Answer: C) Total liabilities / Total equity

Explanation: The debt-to-equity ratio measures a company's financial leverage, indicating the proportion of debt to equity financing.

Question 36

What is the primary purpose of the statement of stockholders’ equity?

A) To report cash flows during a period
B) To summarize revenues and expenses
C) To show changes in equity from transactions with shareholders
D) To assess financial position at a specific time

Answer: C) To show changes in equity from transactions with shareholders

Explanation: The statement of stockholders' equity details changes in equity accounts over a reporting period, including new stock issues and dividend payments.

Question 37

Which of the following represents an outflow of cash?

A) Borrowing funds
B) Receiving cash from sales
C) Paying suppliers
D) Issuing new shares

Answer: C) Paying suppliers

Explanation: Paying suppliers represents a cash outflow as it reduces the company's cash balance.

Question 38

What is a “contingent liability”?

A) An obligation that has been settled
B) A potential obligation that may arise from past events
C) A liability that is guaranteed
D) An asset that will generate future cash flows

Answer: B) A potential obligation that may arise from past events

Explanation: A contingent liability is a potential obligation that depends on future events, such as pending litigation outcomes.

Question 39

What is the “cost principle” in accounting?

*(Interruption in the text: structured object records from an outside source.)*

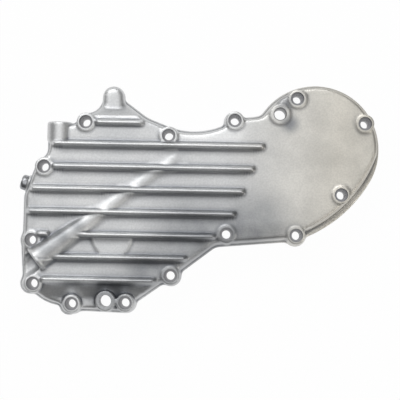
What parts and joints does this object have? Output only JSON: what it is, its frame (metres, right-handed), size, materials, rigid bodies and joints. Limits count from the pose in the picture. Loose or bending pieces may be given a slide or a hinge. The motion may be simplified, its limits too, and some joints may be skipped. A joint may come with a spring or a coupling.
{
  "type": "die cast gear case cover",
  "caption": "Ribbed die cast aluminium engine gear case cover with screw bosses, a slanting oil passage and an open gear cavity behind.",
  "frame": {"origin": "below the middle of the cover's footprint, in the plane of the gasket face", "axes": "+X along the ribs towards the round lobe, +Y across the ribs towards the nose, +Z out of the finned face"},
  "size_m": [0.2902, 0.1896, 0.0345],
  "materials": {
    "cast_aluminium": "as cast, satin",
    "steel": "bright turned",
    "bronze": "bored bronze"
  },
  "bodies": {
    "root": {"cover_casting": "cast_aluminium", "side_plug": "steel", "tube_plug": "steel", "pinion_bush": "bronze", "cam_1_bush": "bronze", "cam_2_bush": "bronze", "cam_3_bush": "bronze", "cam_4_bush": "bronze"}
  },
  "joints": []
}
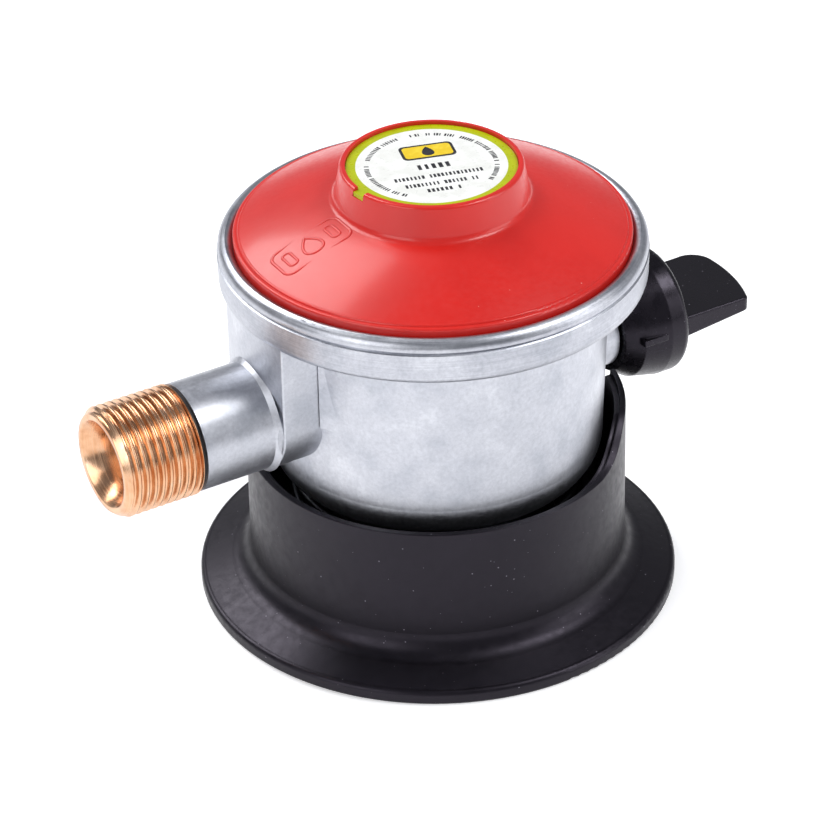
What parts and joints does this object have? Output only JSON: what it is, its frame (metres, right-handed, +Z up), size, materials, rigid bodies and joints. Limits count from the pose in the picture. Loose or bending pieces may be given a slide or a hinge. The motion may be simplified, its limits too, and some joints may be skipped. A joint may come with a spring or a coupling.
{
  "type": "gas regulator",
  "caption": "Clip-on gas cylinder regulator: cast diaphragm housing with a domed cover, threaded outlet, on-off knob and a spring-loaded locking ring.",
  "frame": {"origin": "on the valve socket's axis, in the plane of the socket's mouth, which is also the plane that the locking ring stands on", "axes": "+Z up along the socket's axis, towards the cover; -X along the outlet, +X along the knob's shaft; +Y completes the right-handed frame"},
  "size_m": [0.1304, 0.087, 0.084],
  "materials": {
    "die_cast": "as-cast die-cast alloy, tumbled, faintly mottled",
    "red_coat": "satin red powder coat",
    "label": "printed label film, white with a lime ring",
    "turned_aluminium": "turned",
    "spring_steel": "drawn wire",
    "zinc_plated_steel": "zinc plated",
    "ball_steel": "ground and polished",
    "brass": "bright turned",
    "rubber": "moulded",
    "fibre": "vulcanised fibre",
    "gauze": "woven wire",
    "black_plastic": "satin moulded nylon",
    "black_gloss_plastic": "semi-gloss moulded nylon"
  },
  "bodies": {
    "housing": {"body_casting": "die_cast", "cover": "red_coat", "label_disc": "label", "adjuster_screw": "turned_aluminium", "main_spring": "spring_steel", "diaphragm": "rubber", "pivot_bracket": "zinc_plated_steel", "lever_pin": "spring_steel", "bracket_screws": "zinc_plated_steel", "inlet_nozzle": "brass", "inlet_spigot": "brass", "spigot_gasket": "fibre", "nose_o_ring": "rubber", "pin_o_ring": "rubber", "inlet_filter": "gauze", "passage_plug": "ball_steel", "push_pin_spring": "spring_steel", "shaft_lock_pin": "spring_steel", "outlet_nipple": "brass", "nipple_seal": "rubber", "ring_spring": "spring_steel", "ring_clip": "spring_steel"},
    "diaphragm_stack": {"diaphragm_plate": "zinc_plated_steel", "diaphragm_stem": "turned_aluminium", "stem_nut": "zinc_plated_steel"},
    "lever_arm": {"lever": "turned_aluminium", "seat_pad": "rubber"},
    "valve_pin": {"push_pin": "brass"},
    "control_knob": {"knob_shaft": "zinc_plated_steel", "shaft_o_ring": "rubber", "knob": "black_gloss_plastic"},
    "release_ring": {"locking_ring": "black_plastic"},
    "ball_1": {"lock_ball_1": "ball_steel"},
    "ball_2": {"lock_ball_2": "ball_steel"},
    "ball_3": {"lock_ball_3": "ball_steel"},
    "ball_4": {"lock_ball_4": "ball_steel"},
    "ball_5": {"lock_ball_5": "ball_steel"},
    "ball_6": {"lock_ball_6": "ball_steel"}
  },
  "joints": [
    {"name": "ring_lift", "type": "slide", "parent": "housing", "child": "release_ring", "axis": [0, 0, 1], "range_m": [0, 0.0044], "stiffness_N_per_m": 1500, "springref_m": -0.01, "deforming": ["ring_spring"]},
    {"name": "ball_1_out", "type": "slide", "parent": "housing", "child": "ball_1", "axis": [0.866, 0.5, 0], "range_m": [0, 0.0013]},
    {"name": "ball_2_out", "type": "slide", "parent": "housing", "child": "ball_2", "axis": [0, 1, 0], "range_m": [0, 0.0013]},
    {"name": "ball_3_out", "type": "slide", "parent": "housing", "child": "ball_3", "axis": [-0.866, 0.5, 0], "range_m": [0, 0.0013]},
    {"name": "ball_4_out", "type": "slide", "parent": "housing", "child": "ball_4", "axis": [-0.866, -0.5, 0], "range_m": [0, 0.0013]},
    {"name": "ball_5_out", "type": "slide", "parent": "housing", "child": "ball_5", "axis": [0, -1, 0], "range_m": [0, 0.0013]},
    {"name": "ball_6_out", "type": "slide", "parent": "housing", "child": "ball_6", "axis": [0.866, -0.5, 0], "range_m": [0, 0.0013]},
    {"name": "knob_turn", "type": "hinge", "parent": "housing", "child": "control_knob", "pos_m": [0, 0, 0.04], "axis": [1, 0, 0], "range_deg": [0, 90]},
    {"name": "pin_push", "type": "slide", "parent": "housing", "child": "valve_pin", "axis": [0, 0, -1], "range_m": [0, 0.00255], "deforming": ["push_pin_spring"]},
    {"name": "diaphragm_rise", "type": "slide", "parent": "housing", "child": "diaphragm_stack", "axis": [0, 0, 1], "range_m": [0, 0.0012], "stiffness_N_per_m": 2000, "springref_m": -0.006, "deforming": ["diaphragm", "main_spring"]},
    {"name": "lever_rock", "type": "hinge", "parent": "housing", "child": "lever_arm", "pos_m": [0, 0.0085, 0.057], "axis": [-1, 0, 0], "range_deg": [0, 8.2]}
  ],
  "couplings": [
    {"joint": "ball_1_out", "follows": "ring_lift", "ratio": 0.28409},
    {"joint": "ball_2_out", "follows": "ring_lift", "ratio": 0.28409},
    {"joint": "ball_3_out", "follows": "ring_lift", "ratio": 0.28409},
    {"joint": "ball_4_out", "follows": "ring_lift", "ratio": 0.28409},
    {"joint": "ball_5_out", "follows": "ring_lift", "ratio": 0.28409},
    {"joint": "ball_6_out", "follows": "ring_lift", "ratio": 0.28409},
    {"joint": "pin_push", "follows": "knob_turn", "m_per_rad": 0.0015915},
    {"joint": "lever_rock", "follows": "diaphragm_rise", "rad_per_m": 117.65}
  ]
}
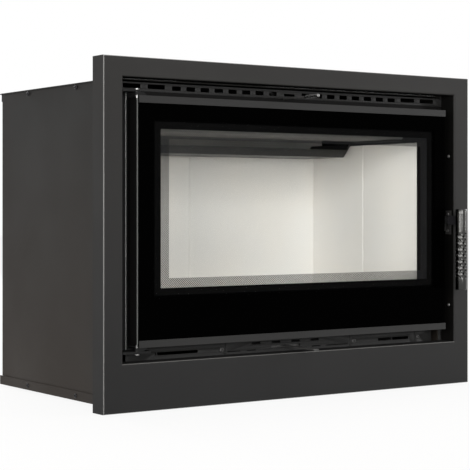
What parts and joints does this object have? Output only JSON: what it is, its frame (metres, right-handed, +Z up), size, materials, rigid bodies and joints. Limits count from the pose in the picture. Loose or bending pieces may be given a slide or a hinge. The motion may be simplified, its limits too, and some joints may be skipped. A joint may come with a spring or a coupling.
{
  "type": "fireplace insert",
  "caption": "Wood-burning fireplace insert: steel surround and casing, lined firebox, side-hung glazed door with a perforated handle, and two air controls.",
  "frame": {"origin": "centre of the base's underside, halfway between the surround's face and the rear lips", "axes": "+Z up, the surround and door face -Y, +X to the right seen from the front; the door is hinged on the -X side"},
  "size_m": [0.8, 0.524, 0.592],
  "materials": {
    "black_steel": "matte",
    "bare_steel": "satin",
    "satin_steel": "satin",
    "cast_iron": "rough",
    "vermiculite": "matte",
    "door_glass": "gloss",
    "seal_rope": "woven"
  },
  "bodies": {
    "insert_body": {"surround_frame": "black_steel", "casing_left_side": "black_steel", "casing_right_side": "black_steel", "casing_top": "black_steel", "casing_back": "black_steel", "base_pan": "black_steel", "base_skid": "black_steel", "front_plate": "black_steel", "upper_grille": "black_steel", "lower_strip_left": "black_steel", "lower_strip_right": "black_steel", "lower_strip_centre": "black_steel", "frame_clip_left": "bare_steel", "frame_clip_right": "bare_steel", "firebox_shell": "bare_steel", "ash_pit": "bare_steel", "ash_pan": "bare_steel", "lower_baffle": "bare_steel", "baffle_bracket_left": "bare_steel", "baffle_bracket_right": "bare_steel", "stand_left": "bare_steel", "stand_right": "bare_steel", "hinge_bracket_upper": "bare_steel", "hinge_bracket_lower": "bare_steel", "hinge_post": "bare_steel", "latch_keeper": "bare_steel", "air_box": "bare_steel", "secondary_air_box": "bare_steel", "rod_guide": "bare_steel", "hinge_pin_upper": "satin_steel", "hinge_pin_lower": "satin_steel", "grate": "cast_iron", "log_guard": "cast_iron", "flue_collar": "cast_iron", "side_liner_left_front": "vermiculite", "side_liner_left_rear": "vermiculite", "back_liner_left": "vermiculite", "floor_plate_left": "vermiculite", "side_liner_right_front": "vermiculite", "side_liner_right_rear": "vermiculite", "back_liner_right": "vermiculite", "floor_plate_right": "vermiculite", "upper_baffle": "vermiculite"},
    "door": {"door_frame": "black_steel", "door_back_plate": "black_steel", "door_seal": "seal_rope", "door_glass": "door_glass", "door_bottom_rail": "black_steel", "door_top_rail": "black_steel", "hinge_lug_lower": "bare_steel", "hinge_lug_upper": "bare_steel", "latch_bush": "bare_steel"},
    "latch": {"handle_tube": "satin_steel", "handle_arm": "bare_steel", "latch_tongue": "bare_steel"},
    "primary_air": {"primary_air_slide": "bare_steel"},
    "secondary_air": {"secondary_air_grip": "satin_steel", "secondary_air_rod": "bare_steel"}
  },
  "joints": [
    {"name": "door_hinge", "type": "hinge", "parent": "insert_body", "child": "door", "pos_m": [-0.336, -0.227, 0.311], "axis": [0, 0, -1], "range_deg": [0, 105]},
    {"name": "latch_turn", "type": "hinge", "parent": "door", "child": "latch", "pos_m": [0.351, -0.22, 0.31], "axis": [0, -1, 0], "range_deg": [-35, 75]},
    {"name": "primary_air_slide", "type": "slide", "parent": "insert_body", "child": "primary_air", "axis": [1, 0, 0], "range_m": [-0.025, 0.025]},
    {"name": "secondary_air_push", "type": "slide", "parent": "insert_body", "child": "secondary_air", "axis": [0, 1, 0], "range_m": [0, 0.035]}
  ]
}
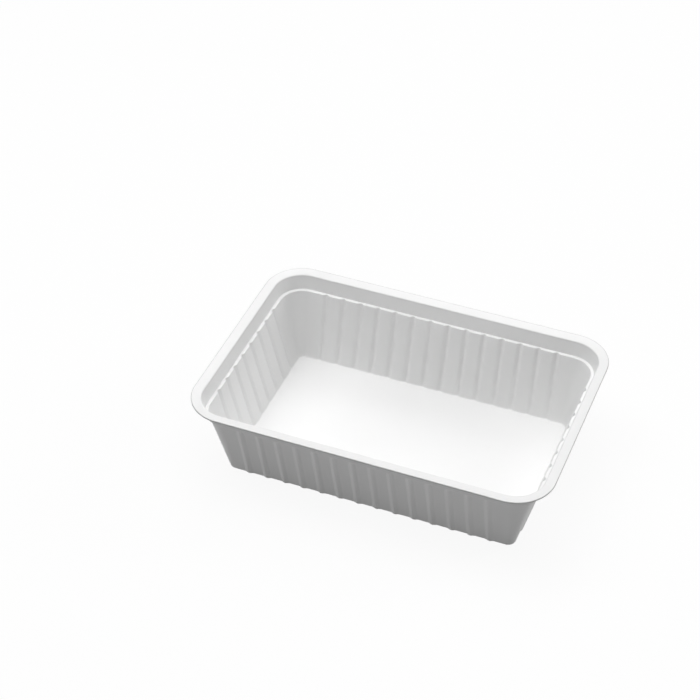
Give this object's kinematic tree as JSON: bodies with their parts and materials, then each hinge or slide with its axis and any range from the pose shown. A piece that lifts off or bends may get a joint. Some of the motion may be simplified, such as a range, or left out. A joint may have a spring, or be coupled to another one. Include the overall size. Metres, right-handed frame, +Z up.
{
  "type": "plastic food tray",
  "caption": "Open rectangular thermoformed tray with a narrow slightly raised flange, a stepped lid recess, fluted tapering walls and a flat floor.",
  "frame": {"origin": "middle of the tray's flat underside", "axes": "+X along the tray's length, +Y across its width, +Z up out of the open mouth"},
  "size_m": [0.19, 0.131, 0.048],
  "materials": {
    "white_plastic": "satin white polypropylene sheet"
  },
  "bodies": {
    "root": {"tray": "white_plastic"}
  },
  "joints": []
}
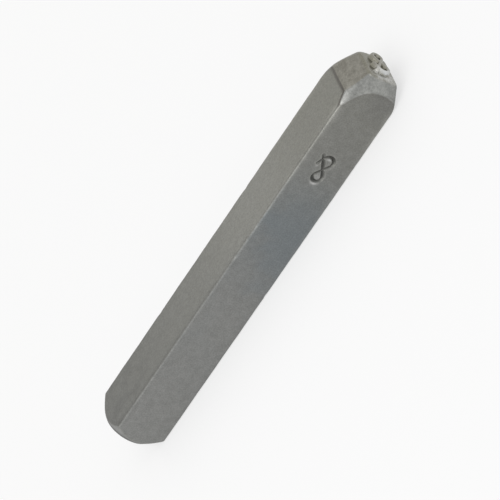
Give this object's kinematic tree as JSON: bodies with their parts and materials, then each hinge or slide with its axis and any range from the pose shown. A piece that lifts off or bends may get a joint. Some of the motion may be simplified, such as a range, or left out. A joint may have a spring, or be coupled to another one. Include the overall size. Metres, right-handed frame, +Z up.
{
  "type": "steel letter punch",
  "caption": "Square steel hand punch with a raised mirrored ampersand on its ground-down end, the same character stamped in one side, and a chamfered striking head.",
  "frame": {"origin": "middle of the flat side that the punch lies on, halfway along it", "axes": "+X along the bar towards the letter end, -Y out of the side with the stamped mark, +Z up"},
  "size_m": [0.0586, 0.007, 0.007],
  "materials": {
    "tool_steel": "satin"
  },
  "bodies": {
    "root": {"letter_punch": "tool_steel"}
  },
  "joints": []
}
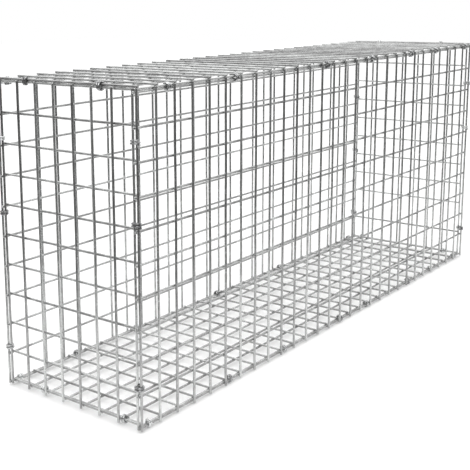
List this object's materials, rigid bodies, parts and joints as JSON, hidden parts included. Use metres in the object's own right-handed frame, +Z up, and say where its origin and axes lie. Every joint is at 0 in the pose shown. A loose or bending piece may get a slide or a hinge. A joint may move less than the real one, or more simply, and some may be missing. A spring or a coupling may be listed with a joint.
{
  "type": "gabion basket",
  "caption": "Empty long box of welded wire mesh with a closed lid, its panels tied along every edge with wire rings, made to be filled with stone.",
  "frame": {"origin": "centre of the footprint on the floor", "axes": "+Z up, X along the length, -Y towards the front long side, the side to the right of the picture's near corner"},
  "size_m": [1.2202, 0.3032, 0.5221],
  "materials": {
    "zinc_wire": "galvanised",
    "ring_wire": "bright galvanised"
  },
  "bodies": {
    "root": {"front_mesh": "zinc_wire", "back_mesh": "zinc_wire", "left_end_mesh": "zinc_wire", "right_end_mesh": "zinc_wire", "base_mesh": "zinc_wire", "lid_mesh": "zinc_wire", "rings_top_front": "ring_wire", "rings_top_back": "ring_wire", "rings_top_left": "ring_wire", "rings_top_right": "ring_wire", "rings_bottom_front": "ring_wire", "rings_bottom_back": "ring_wire", "rings_bottom_left": "ring_wire", "rings_bottom_right": "ring_wire", "rings_front_left": "ring_wire", "rings_back_left": "ring_wire", "rings_front_right": "ring_wire", "rings_back_right": "ring_wire"}
  },
  "joints": []
}
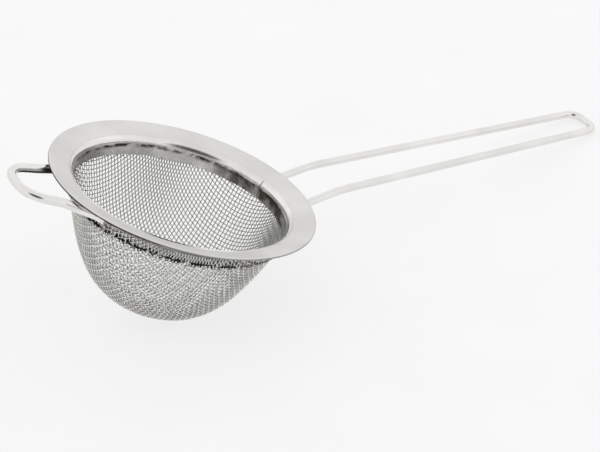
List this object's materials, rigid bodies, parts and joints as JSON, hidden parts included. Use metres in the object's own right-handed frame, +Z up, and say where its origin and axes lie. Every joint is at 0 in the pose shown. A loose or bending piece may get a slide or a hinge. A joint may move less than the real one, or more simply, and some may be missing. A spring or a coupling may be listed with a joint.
{
  "type": "tea strainer",
  "caption": "Hand strainer: a round wire-cloth bowl in a dished steel rim, with a long looped wire handle and a short wire ear that rests on the far edge of a cup.",
  "frame": {"origin": "on the table, under the middle of the strainer's box, as it stands on its bowl and the tip of its handle", "axes": "+Z up from the table, +X towards the handle's tip, +Y to the left seen from the bowl"},
  "size_m": [0.2054, 0.08, 0.0584],
  "materials": {
    "satin_steel": "satin, fine circular brushing",
    "ring_steel": "bright rolled strip",
    "wire_cloth": "drawn wire, plain weave",
    "bright_wire": "polished drawn wire",
    "weld_metal": "polished weld"
  },
  "bodies": {
    "root": {"rim_flange": "satin_steel", "retaining_ring": "ring_steel", "mesh_bowl": "wire_cloth", "handle_wire": "bright_wire", "rest_ear": "bright_wire", "handle_weld_left": "weld_metal", "handle_weld_right": "weld_metal", "ear_weld_left": "weld_metal", "ear_weld_right": "weld_metal"}
  },
  "joints": []
}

A) Assets are reported at their market value
B) Assets are recorded at their historical cost
C) Liabilities are recorded at their future value
D) Revenues are recognized when earned

Answer: B) Assets are recorded at their historical cost

Explanation: The cost principle dictates that assets be recorded at their original purchase price, providing reliability in financial reporting.

Question 40

Which method is used to determine the value of inventory on hand?

A) FIFO
B) LIFO
C) Weighted average cost
D) All of the above

Answer: D) All of the above

Explanation: Different methods, including FIFO (First-In, First-Out), LIFO (Last-In, First-Out), and weighted average cost, can be used to value inventory.